Talks of autonomy and artistic production closed the year hereabouts, and that early October morning came to mind when I tried to think about my own notions of (artistic) independence. I felt completely, happily alone at that moment, happily sovereign, my sense of self momentarily shored up by the familiar god-like satisfaction of having created something I (self-reflexively) appreciate. Then I remembered that the first words from RCL when I told her about Palanca were, "Wow, and you did it on your own, without a patron." That this had to be said, of course, already reveals the political dimension of the win, in particular the existence of a system under/against which Filipino writers produce, which we all navigate, acts of resistance notwithstanding.

Which is why when I saw the book and all its heft (and beautiful design) for the first time, it really didn't occasion the sort of chest-beating euphoria that it might have elicited from a younger version of myself. Of course I was happy. Of course. But for the better part of my adult life I had derived the entirety of my livelihood from writing, from annual reports to press releases and AVP scripts. Writing had always been labor to me, this book a product, suffused, to be sure, with all the amorphous investments of experience and politics and ideas but a product nonetheless. To unnecessarily fetishize it is to succumb to the logic of capital. In addition, my participation in the literary ecosystem here and, marginally, abroad--enthusiastically in my youth and with reservations today--have all but demystified literary production, mine included and specially. 

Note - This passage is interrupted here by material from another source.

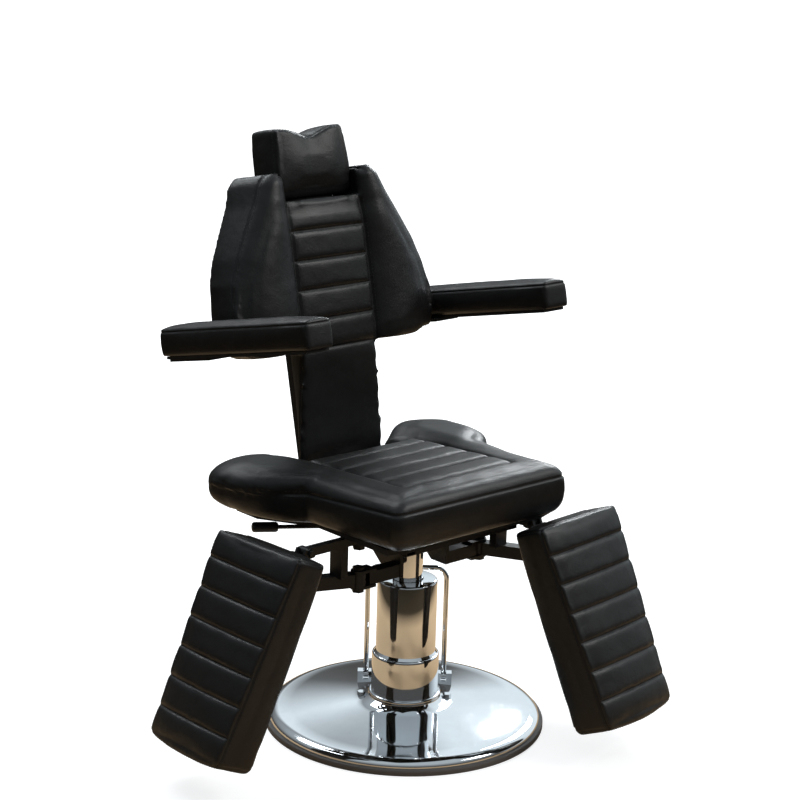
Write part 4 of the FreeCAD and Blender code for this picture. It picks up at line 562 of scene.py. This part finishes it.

For how to assert sovereignty when portions of the work underwent (brutal) workshoping from RCL, or edits from an Australian editor, when it bears the imprimatur of the Palanca awards (the head judge a former teacher; another, a colleague whom I first met at a workshop), when my connections made possible blurbs from GA and JT, advance reviews in newspapers? How to insist on autonomy when I wrote a big chunk of the book in the five years that I was a freelance writer, something I could do because of contacts and networks (JD among them) and a marketable skill I acquired from my state-funded education, which also, come to mention it, made possible whatever virtues the writing itself demonstrates--the comfort in the language, the formal skill, the political insights? How to claim isolation when the very act of writing in English, in a country like the Philippines, is already a politically exclusionary decision?

Do these diminish artistic agency? Do they disempower? Perhaps they should. To valorize the autonomy of the writer is to affirm the bankrupt notion of the individual as free, a most dangerously comforting proposition. And like people, the ideas converse, too, and that GA wrote the blurb for the book was heartening because it gestures toward this conversation (contrary, I hope, to the arbitrary, if not incestuous blurbing business that I've observed dominates local books). The web thus is endlessly intricate, and any critical stance against it necessitates a thorough accounting of one's embeddedness in it, even as one flails and flails to break free. Maybe that's a provisional act of agency one could realistically aspire for in the meantime.